Jeremy3 is spot on. If you mean the Coens are the most gifted of all literary critics then that’s absolutely ludicrous; if you mean the most gifted amongst filmmakers, well fine, but what’s the competition? Four or five other people, maybe?
Haven’t seen the film (hehehe), and I wouldn’t be the least surprised if it turns out atrocious or amazing (harder to picture a grey area). By the way, does the film hate all women, or just Penelope Cruz and Cameron Diaz? To be fair: the first stance is gross misogyny, the latter, completely rational.
The caption gags keep getting more and more awful. I love it.
Chance, the script itself is atrociously, disgustingly, irremediably misogynistic. As great as McCarthy can sometimes write, this film demonstrates how truly sick he really is.

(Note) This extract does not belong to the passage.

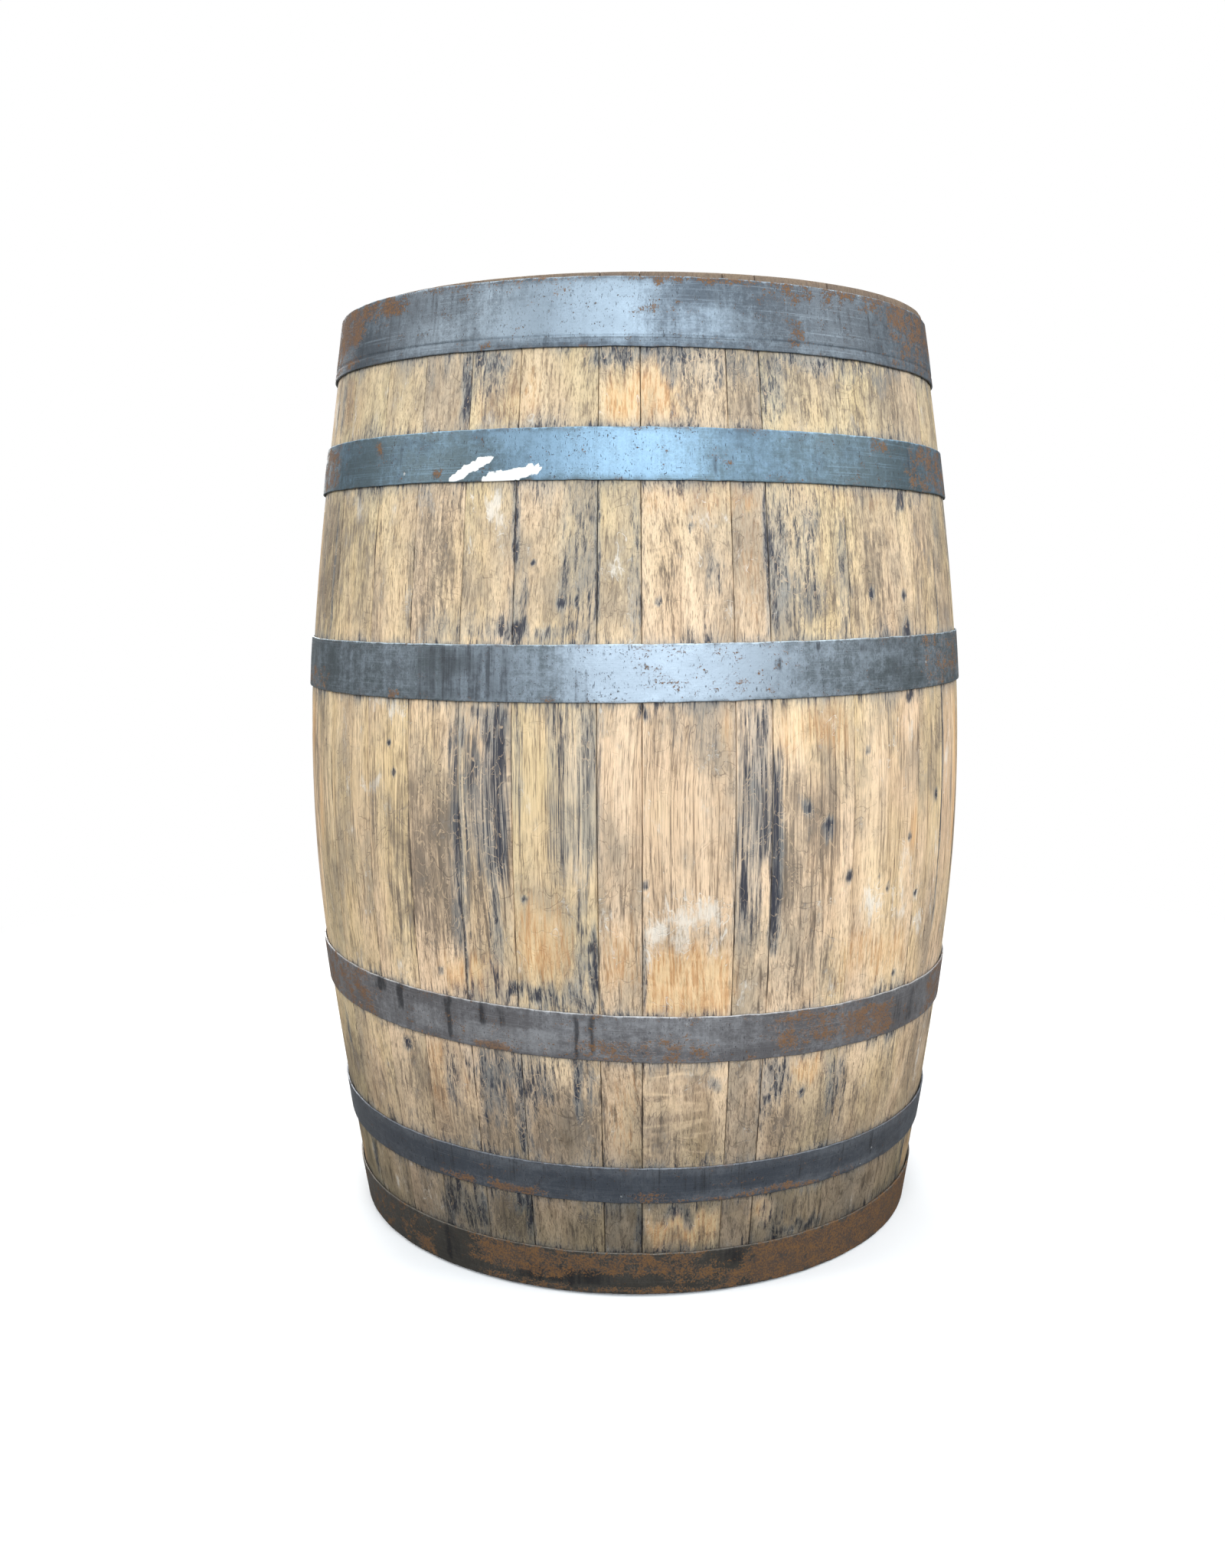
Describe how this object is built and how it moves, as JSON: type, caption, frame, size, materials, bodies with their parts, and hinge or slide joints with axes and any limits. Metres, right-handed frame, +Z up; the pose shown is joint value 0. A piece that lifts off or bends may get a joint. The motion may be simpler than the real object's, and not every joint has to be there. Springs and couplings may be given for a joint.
{
  "type": "oak wine barrel",
  "caption": "Upright oak barrel of bent staves held by riveted steel hoops, with boarded heads and a tapered bung that pulls out of the side.",
  "frame": {"origin": "centre of the ring of stave ends that the barrel stands on", "axes": "+Z up along the barrel's axis, -Y out of the front, +Y out through the bung hole at the back, +X to the right of a viewer who faces the front"},
  "size_m": [0.6645, 0.6694, 0.89],
  "materials": {
    "stave_oak": "bare weathered oak, grey and blue-black stained near the hoops",
    "head_oak": "bare weathered oak, dusty",
    "hoop_steel": "dark bare steel with mill scale, pits and light rust",
    "rusted_hoop_steel": "dark steel under heavy orange-brown rust",
    "rivet_steel": "dark hammered steel",
    "bung_poplar": "bare turned poplar"
  },
  "bodies": {
    "barrel": {"bottom_head_board_1": "head_oak", "bottom_head_board_2": "head_oak", "bottom_head_board_3": "head_oak", "bottom_head_board_4": "head_oak", "bottom_head_board_5": "head_oak", "bung_stave": "stave_oak", "lower_bilge_hoop": "hoop_steel", "lower_bilge_hoop_rivet_1": "rivet_steel", "lower_bilge_hoop_rivet_2": "rivet_steel", "lower_chime_hoop": "rusted_hoop_steel", "lower_chime_hoop_rivet_1": "rivet_steel", "lower_chime_hoop_rivet_2": "rivet_steel", "lower_quarter_hoop": "hoop_steel", "lower_quarter_hoop_rivet_1": "rivet_steel", "lower_quarter_hoop_rivet_2": "rivet_steel", "stave_01": "stave_oak", "stave_02": "stave_oak", "stave_03": "stave_oak", "stave_04": "stave_oak", "stave_05": "stave_oak", "stave_06": "stave_oak", "stave_07": "stave_oak", "stave_08": "stave_oak", "stave_09": "stave_oak", "stave_10": "stave_oak", "stave_11": "stave_oak", "stave_12": "stave_oak", "stave_13": "stave_oak", "stave_14": "stave_oak", "stave_15": "stave_oak", "stave_16": "stave_oak", "stave_17": "stave_oak", "stave_18": "stave_oak", "stave_19": "stave_oak", "stave_20": "stave_oak", "stave_21": "stave_oak", "stave_23": "stave_oak", "stave_24": "stave_oak", "stave_25": "stave_oak", "stave_26": "stave_oak", "stave_27": "stave_oak", "stave_28": "stave_oak", "stave_29": "stave_oak", "stave_30": "stave_oak", "stave_31": "stave_oak", "top_head_board_1": "head_oak", "top_head_board_2": "head_oak", "top_head_board_3": "head_oak", "top_head_board_4": "head_oak", "top_head_board_5": "head_oak", "upper_bilge_hoop": "hoop_steel", "upper_bilge_hoop_rivet_1": "rivet_steel", "upper_bilge_hoop_rivet_2": "rivet_steel", "upper_chime_hoop": "hoop_steel", "upper_chime_hoop_rivet_1": "rivet_steel", "upper_chime_hoop_rivet_2": "rivet_steel", "upper_quarter_hoop": "hoop_steel", "upper_quarter_hoop_rivet_1": "rivet_steel", "upper_quarter_hoop_rivet_2": "rivet_steel"},
    "bung": {"bung": "bung_poplar"}
  },
  "joints": [
    {"name": "bung_pull", "type": "slide", "parent": "barrel", "child": "bung", "axis": [0, 1, 0], "range_m": [0, 0.06]}
  ]
}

Child of God a fragment? Outer Dark a sketch? The Road flaccid? Cormac’s genius in these novels is his ability to distil the essence of the story he is telling into a series of (often) loosely connected scenes that, apart are equal parts beautiful, horrific and confounding but when taken all together force the reader to re-imagine his own world as being worn thin, transitory and yet fraught with meaning.
**SPOILERS**
Just got back from seeing it. I think the discussion about misogyny is going to follow this film for a while. I’m not sure I have depth to ask this question, but isn’t the misogyny sort of the point given that Malkina is clearly on the extreme end of the film noir femme fatale? It seems to me that McCarthy has always played with cartoonish, extreme archetypes. We haven’t minded much before (isn’t that part of what’s great about him?). What is it about Malkina that makes the whole thing ugly? More, doesn’t Natalie Dormer’s indicate a certain level of self-awareness? She was contracted by Malkina to play the femme fatale role for Westray, but she was deeply uncomfortable with it.
As Walter pointed out, I am surprised that McCarthy cannibalized himself a bit here. He has always circled a short list of themes, but I’ve never felt like he was repeating himself until now.
The Counselor wasn’t as good as I’d hoped, but I’m not sure it deserved a savaging like this.
Just want to clarify one thing in my post that may not have been clear. I don’t think McCarthy was trying to be misogynistic, just that it may have been inevitable when he chose to exaggerate that archetype.
Manfried – I’m disappointed to hear about the misogyny, although I’ll see for myself in a day or two. I think even McCarthy advocates (of which I guess I’m one) would admit that his writing is almost purely masculine – women are rarely mistreated so much as completely absent. There are notable exceptions, like the sister in Outer Dark who turns out to be the actual hero of the story.
I’m hoping his jump to a wider audience doesn’t bring on some nasty, Frank Miller type slide into gross, nuns-and-hookers woman hating.